What Would You Do? Help a Publicly Intoxicated Person, or Let Them Go?
While at a local bar Saturday evening for a wonderful birthday celebration, a strange thing happened. A man, I’m guessing in his 60s, parked his bicycle outside and came into the bar. While I don’t think he was there for the birthday celebration, he seemed friendly enough and was soon sitting at the bar, chatting with people.
About an hour later, I was standing outside with a group of people from the party. That’s when I noticed the man who came in on his bicycle standing over his bike, wobbling and looking distraught and confused. He had locked his bike but had no clue what the combination to the bike lock was. He looked defeated. Thankfully, the man had anticipated this predicament and had told a party-goer his combination earlier. The party-goer relayed the code to me, I unlocked his bike and the man could go on his way.

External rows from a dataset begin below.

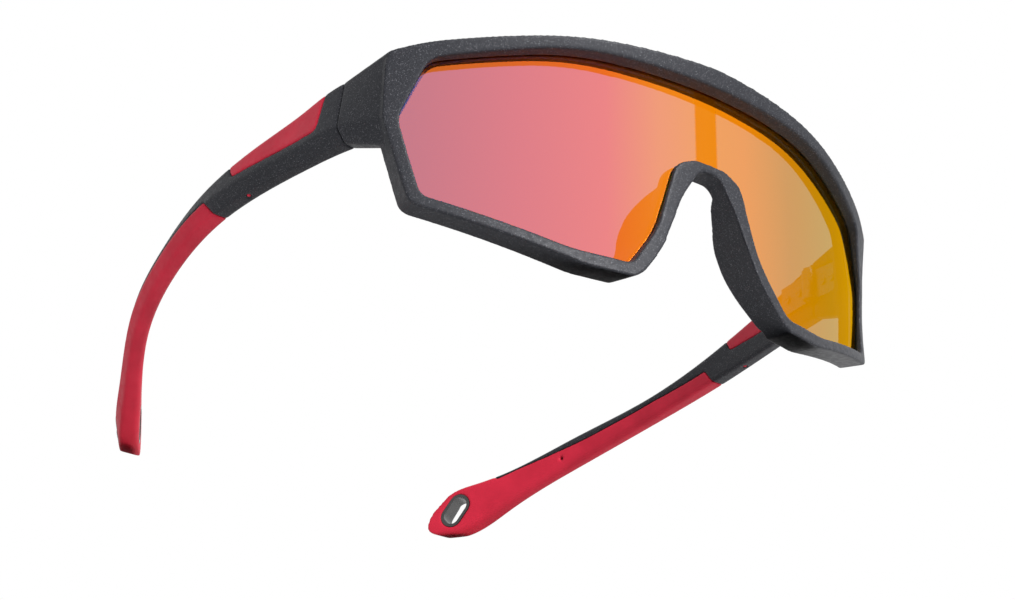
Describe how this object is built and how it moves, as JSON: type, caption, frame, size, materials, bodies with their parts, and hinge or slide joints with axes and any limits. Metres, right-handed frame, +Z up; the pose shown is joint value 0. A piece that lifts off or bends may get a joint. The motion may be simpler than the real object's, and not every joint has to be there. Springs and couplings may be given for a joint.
{
  "type": "wraparound sport sunglasses",
  "caption": "Wraparound sport sunglasses with a one-piece mirrored shield lens, a full rim, and folding temples with soft grips and strap slots.",
  "frame": {"origin": "centre of the bottom of the whole object, on the surface that it stands on", "axes": "+Z up, the front faces -Y, and +X is the wearer's left"},
  "size_m": [0.1498, 0.1558, 0.0533],
  "materials": {
    "frame_plastic": "satin charcoal with a fine metallic sparkle",
    "mirror_lens": "mirror coating, orange and red",
    "red_plastic": "satin red",
    "red_rubber": "soft-touch red",
    "ring_plastic": "dark, smooth",
    "hinge_steel": "dark-finished steel"
  },
  "bodies": {
    "front": {"front_frame": "frame_plastic", "shield_lens": "mirror_lens", "left_front_leaf": "hinge_steel", "left_front_leaf_screws": "hinge_steel", "left_hinge_screw": "hinge_steel", "right_front_leaf": "hinge_steel", "right_front_leaf_screws": "hinge_steel", "right_hinge_screw": "hinge_steel"},
    "left_temple": {"left_temple_core": "frame_plastic", "left_temple_insert": "red_plastic", "left_temple_grip": "red_rubber", "left_slot_ring": "ring_plastic", "left_temple_leaf": "hinge_steel", "left_temple_leaf_screws": "hinge_steel"},
    "right_temple": {"right_temple_core": "frame_plastic", "right_temple_insert": "red_plastic", "right_temple_grip": "red_rubber", "right_slot_ring": "ring_plastic", "right_temple_leaf": "hinge_steel", "right_temple_leaf_screws": "hinge_steel"}
  },
  "joints": [
    {"name": "left_temple_fold", "type": "hinge", "parent": "front", "child": "left_temple", "pos_m": [0.0642, -0.03966, 0.03556], "axis": [0, 0, 1], "range_deg": [0, 84]},
    {"name": "right_temple_fold", "type": "hinge", "parent": "front", "child": "right_temple", "pos_m": [-0.0642, -0.03966, 0.03556], "axis": [0, 0, -1], "range_deg": [0, 76]}
  ]
}
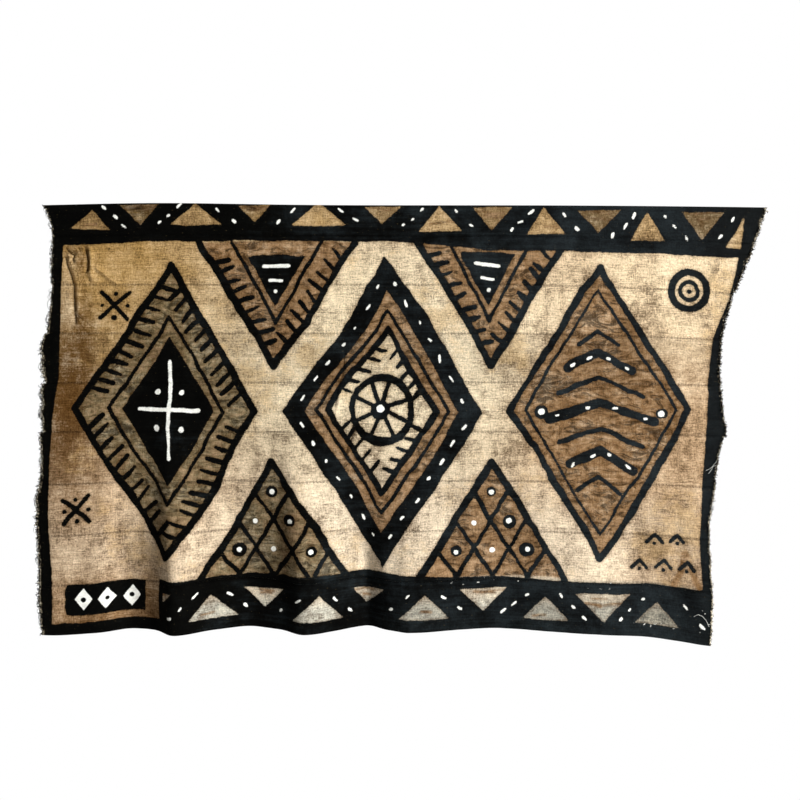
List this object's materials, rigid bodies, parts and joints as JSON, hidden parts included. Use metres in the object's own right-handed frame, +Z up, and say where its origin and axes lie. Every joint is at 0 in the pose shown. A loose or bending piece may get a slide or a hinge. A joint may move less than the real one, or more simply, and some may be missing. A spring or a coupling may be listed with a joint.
{
  "type": "mud cloth wall hanging",
  "caption": "Hand-woven cotton mud cloth of sewn strips, hung from its folded top edge, with a dark zigzag border and soft folds towards its lower edge.",
  "frame": {"origin": "middle of the top edge, in the plane of the back of the folded hem, where it lies on a wall", "axes": "+Z up, +X to the right as the painted face is seen, +Y towards the wall; the painted face looks along -Y"},
  "size_m": [1.6921, 0.043, 1.0251],
  "materials": {
    "border_cotton": "matt hand-woven cotton painted black with tan and white marks",
    "earth_cotton": "matt hand-woven cotton dyed in earth tones"
  },
  "bodies": {
    "root": {"strip_1": "border_cotton", "strip_2": "earth_cotton", "strip_3": "earth_cotton", "strip_4": "earth_cotton", "strip_5": "earth_cotton", "strip_6": "earth_cotton", "strip_7": "earth_cotton", "strip_8": "earth_cotton", "strip_9": "border_cotton"}
  },
  "joints": []
}
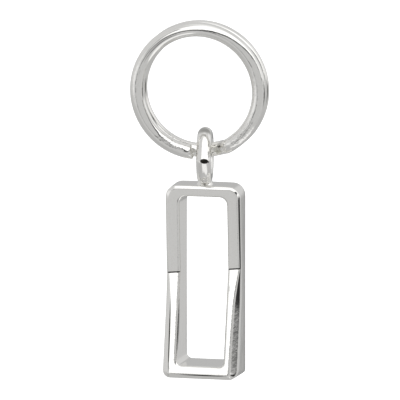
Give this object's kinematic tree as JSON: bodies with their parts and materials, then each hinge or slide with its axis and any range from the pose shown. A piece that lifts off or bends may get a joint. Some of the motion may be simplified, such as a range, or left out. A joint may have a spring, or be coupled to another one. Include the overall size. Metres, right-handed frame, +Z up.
{
  "type": "letter charm",
  "caption": "Open block-letter charm in polished silver: a tall rectangular frame with a creased front, a soldered bail loop and a coiled split ring that it swings on.",
  "frame": {"origin": "the inside top of the split ring, midway between its two coils, where it hangs from a chain, jump ring or hook", "axes": "+Z up along the hanging charm, -Y towards the letter's creased front, +X to the right as seen from the front, along the axis that the letter swings on"},
  "size_m": [0.008, 0.0036, 0.0207],
  "materials": {
    "ring_silver": "polished silver wire with fine draw lines and a few scuffs",
    "letter_silver": "bright polished cast silver with soft edges, faint polishing waves and a few casting pits"
  },
  "bodies": {
    "ring": {"split_ring": "ring_silver"},
    "charm": {"letter": "letter_silver"}
  },
  "joints": [
    {"name": "charm_swing", "type": "hinge", "parent": "ring", "child": "charm", "pos_m": [0.00023, 0.00043, -0.00676], "axis": [1, 0, 0], "range_deg": [-135, 135]}
  ]
}
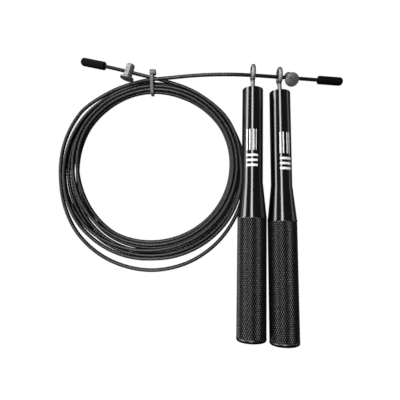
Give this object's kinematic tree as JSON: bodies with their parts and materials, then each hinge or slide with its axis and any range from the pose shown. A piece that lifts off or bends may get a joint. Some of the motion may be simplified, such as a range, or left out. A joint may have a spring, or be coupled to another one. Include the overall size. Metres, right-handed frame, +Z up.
{
  "type": "jump rope",
  "caption": "Speed jump rope: two slim knurled metal handles with swivelling eyes on ball bearings, and one thin coated cable, coiled and tied, with clamp stoppers and capped ends.",
  "frame": {"origin": "on the surface that the rope lies on, at the bottom centre of the box of the two handles with their eyes", "axes": "+X across the two handles, away from the coil; +Y from the grips to the eyes; +Z up from the surface"},
  "size_m": [0.1903, 0.1874, 0.0186],
  "materials": {
    "black_anodised": "glossy black anodised tube, knurled grip",
    "black_plastic": "satin black",
    "bearing_steel": "ground",
    "cage_brass": "plain",
    "satin_nickel": "satin nickel plate",
    "bright_nickel": "bright nickel plate",
    "black_cable": "black coating over twisted wire strands",
    "grey_nylon": "grey nylon",
    "black_rubber": "matte black"
  },
  "bodies": {
    "root": {"cable_coil": "black_cable", "cable_loose_turn": "black_cable", "cable_tail_left": "black_cable", "cable_lead_right": "black_cable", "cable_tie": "grey_nylon", "left_end_cap": "black_rubber", "right_end_cap": "black_rubber"},
    "left_stopper": {"left_stopper_barrel": "bright_nickel"},
    "left_clamp_screw": {"left_stopper_screw": "bright_nickel"},
    "left_eye": {"left_bearing_upper_inner_ring": "bearing_steel", "left_bearing_lower_inner_ring": "bearing_steel", "left_bearing_spacer": "bearing_steel", "left_eye_bolt": "satin_nickel", "left_eye_washer": "bearing_steel", "left_lock_nut": "bearing_steel"},
    "left_handle": {"left_handle_shell": "black_anodised", "left_end_plug": "black_plastic", "left_retaining_ring": "bearing_steel", "left_bearing_upper_outer_ring": "bearing_steel", "left_bearing_lower_outer_ring": "bearing_steel"},
    "left_bearing_balls": {"left_bearing_upper_balls": "bearing_steel", "left_bearing_upper_cage": "cage_brass", "left_bearing_lower_balls": "bearing_steel", "left_bearing_lower_cage": "cage_brass"},
    "right_stopper": {"right_stopper_barrel": "bright_nickel"},
    "right_clamp_screw": {"right_stopper_screw": "bright_nickel"},
    "right_eye": {"right_bearing_upper_inner_ring": "bearing_steel", "right_bearing_lower_inner_ring": "bearing_steel", "right_bearing_spacer": "bearing_steel", "right_eye_bolt": "satin_nickel", "right_eye_washer": "bearing_steel", "right_lock_nut": "bearing_steel"},
    "right_handle": {"right_handle_shell": "black_anodised", "right_end_plug": "black_plastic", "right_retaining_ring": "bearing_steel", "right_bearing_upper_outer_ring": "bearing_steel", "right_bearing_lower_outer_ring": "bearing_steel"},
    "right_bearing_balls": {"right_bearing_upper_balls": "bearing_steel", "right_bearing_upper_cage": "cage_brass", "right_bearing_lower_balls": "bearing_steel", "right_bearing_lower_cage": "cage_brass"}
  },
  "joints": [
    {"name": "left_eye_swing", "type": "hinge", "parent": "root", "child": "left_eye", "pos_m": [-0.00662, 0.0819, 0.00959], "axis": [-0.9944, 0.0252, 0.1022], "range_deg": [0, 175]},
    {"name": "left_handle_spin", "type": "hinge", "parent": "left_eye", "child": "left_handle", "pos_m": [-0.0104, -0.088, 0.0093], "axis": [0.0219, 0.9998, 0], "continuous": true},
    {"name": "left_bearing_roll", "type": "hinge", "parent": "left_eye", "child": "left_bearing_balls", "pos_m": [-0.0104, -0.088, 0.0093], "axis": [0.0219, 0.9998, 0], "continuous": true},
    {"name": "left_stopper_slide", "type": "slide", "parent": "root", "child": "left_stopper", "axis": [-0.9628, 0.2661, -0.0475], "range_m": [0, 0.01]},
    {"name": "left_clamp_screw_turn", "type": "hinge", "parent": "left_stopper", "child": "left_clamp_screw", "pos_m": [-0.08998, 0.08653, 0.00474], "axis": [-0.2658, -0.9639, -0.0131], "range_deg": [0, 360]},
    {"name": "right_eye_swing", "type": "hinge", "parent": "root", "child": "right_eye", "pos_m": [0.01086, 0.08146, 0.00779], "axis": [-0.9944, 0.0252, 0.1022], "range_deg": [0, 175]},
    {"name": "right_handle_spin", "type": "hinge", "parent": "right_eye", "child": "right_handle", "pos_m": [0.01, -0.0901, 0.0093], "axis": [0.005, 1, 0], "continuous": true},
    {"name": "right_bearing_roll", "type": "hinge", "parent": "right_eye", "child": "right_bearing_balls", "pos_m": [0.01, -0.0901, 0.0093], "axis": [0.005, 1, 0], "continuous": true},
    {"name": "right_stopper_slide", "type": "slide", "parent": "root", "child": "right_stopper", "axis": [0.9944, -0.0252, -0.1022], "range_m": [0, 0.01]},
    {"name": "right_clamp_screw_turn", "type": "hinge", "parent": "right_stopper", "child": "right_clamp_screw", "pos_m": [0.01852, 0.08126, 0.007], "axis": [0.0663, -0.6048, 0.7936], "range_deg": [0, 360]}
  ],
  "couplings": [
    {"joint": "left_bearing_roll", "follows": "left_handle_spin", "ratio": 0.62215},
    {"joint": "right_bearing_roll", "follows": "right_handle_spin", "ratio": 0.62215}
  ]
}
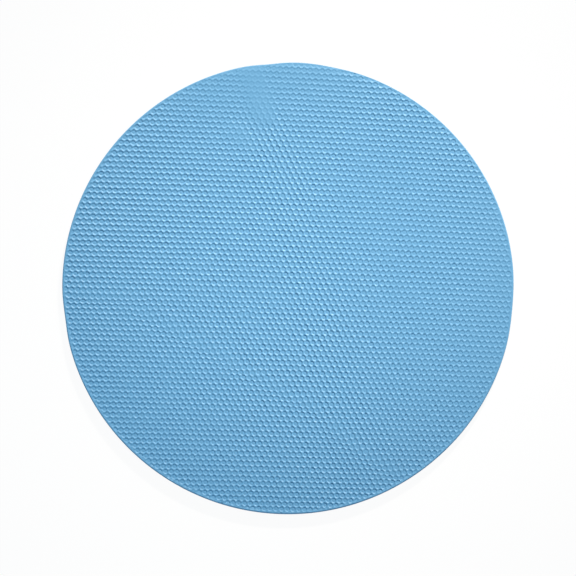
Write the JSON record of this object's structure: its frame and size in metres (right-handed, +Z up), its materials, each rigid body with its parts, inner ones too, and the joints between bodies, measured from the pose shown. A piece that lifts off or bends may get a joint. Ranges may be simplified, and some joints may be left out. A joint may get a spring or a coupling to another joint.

That’s when I realized we have a problem. He’s not driving a car but he would be riding a bike. Obviously very inebriated, I couldn’t in good faith just turn him loose. He would have been a danger to the public and himself. He literally could barely stand and as he leaned on the bike to prop himself up, I held the bike firmly so he couldn’t take off. The man was polite and thankful for the help one minute, and rather belligerent and demanding that he should have his bike the next.
“Where do you live?” I asked him. “Just up the street,” he slurred. Others in the crowd encouraged me to just “let him go.” That crossed my mind but I also knew if I did this man wasn’t going to make it ten feet before he face-planted in the middle of the street. “Do you have ID on you that shows your address?” I asked. “Why are you doing this to me!?” was his response. “Sir, I’m just trying to help you,” I said. “You can’t ride your bike.” He pointed north. “I just live up the street!”
His level of intoxication seemed to be escalating. He could hardly stand. I wondered do I call the police? Maybe I should have. He was definitely publicly intoxicated. He also seemed like a nice man that maybe was just having a really bad day and overdid it. If I can get him home safely he can sleep it off and no one is hurt.
Again I asked for his ID. No luck. By now the crowd had thinned. I looked to my wife, one of the most caring people you’ll ever meet, and she said “I’ll go with you.” So I grabbed this stranger’s right hand with my left hand, pushed his bike with my right hand while my wife grabbed his other hand. We had to look pretty pathetic to the many cars that drove by staring at us but by this point we had one task at hand: get him home safely and as quickly as possible.
Small talk ensued. The man was a retired Navy veteran. We thanked him for his service. A young boy on a bicycle rode by. The man said “that’s my second son. I would do anything for that kid.” The boy wasn’t his son but the man thought of him as a “second son”. We walked by the man’s church. “I go to church there,” he said proudly. Ironically, a short wall outside the church looked like a good spot to take a rest because the man was breathing heavily and sweating profusely. “I have COPD,” he told us. Well, now what? Do we call an ambulance? The youngster on the bike rode by again. I’m pretty sure he was checking on his friend. “He’s OK,” I told the young boy. “Do you know where he lives?” I asked him. The boy said he did and rode his bike to the front of the man’s house, parking and pointing at the door. I was happy on one hand because I finally knew exactly where we were going. I was worried, however, because it was still another half a block away. I wasn’t sure we were going to make it.
One more rest and we’d be on our way. The man told my wife and me “you guys are getting pretty excited.” We laughed. “No, this isn’t exactly what we wanted to be doing right now,” I said, and we trudged on for the last half block of this most interesting journey.
The young boy stood firm at his spot, waiting patiently for us to finally get the man home. We reached the front steps and my wife knocked on the door. The door was ajar slightly and I could see he lived upstairs. Of course he lived upstairs. This was going to be interesting getting him up those steps. The man’s wife came down stairs. She looked a little shocked but not totally surprised. We explained to her what happened and handed the man off to her. I asked if she needed help getting him upstairs and she said no. The woman didn’t say a word except a quiet “thank you” as we started to leave.
My wife and I looked at each other and I said “well, that was interesting”. We both laughed and started heading back. A friend pulled up and gave us a ride back to the birthday celebration. I thanked the young boy for his help. Without him I honestly don’t know if we would have made it. The task seemed rather daunting until we knew for sure of a final destination.
I’ve replayed this incident several times in my head and wonder if I did the right thing. What would you have done? Let him go? Call the police? Call an ambulance? Let him pass out on the street?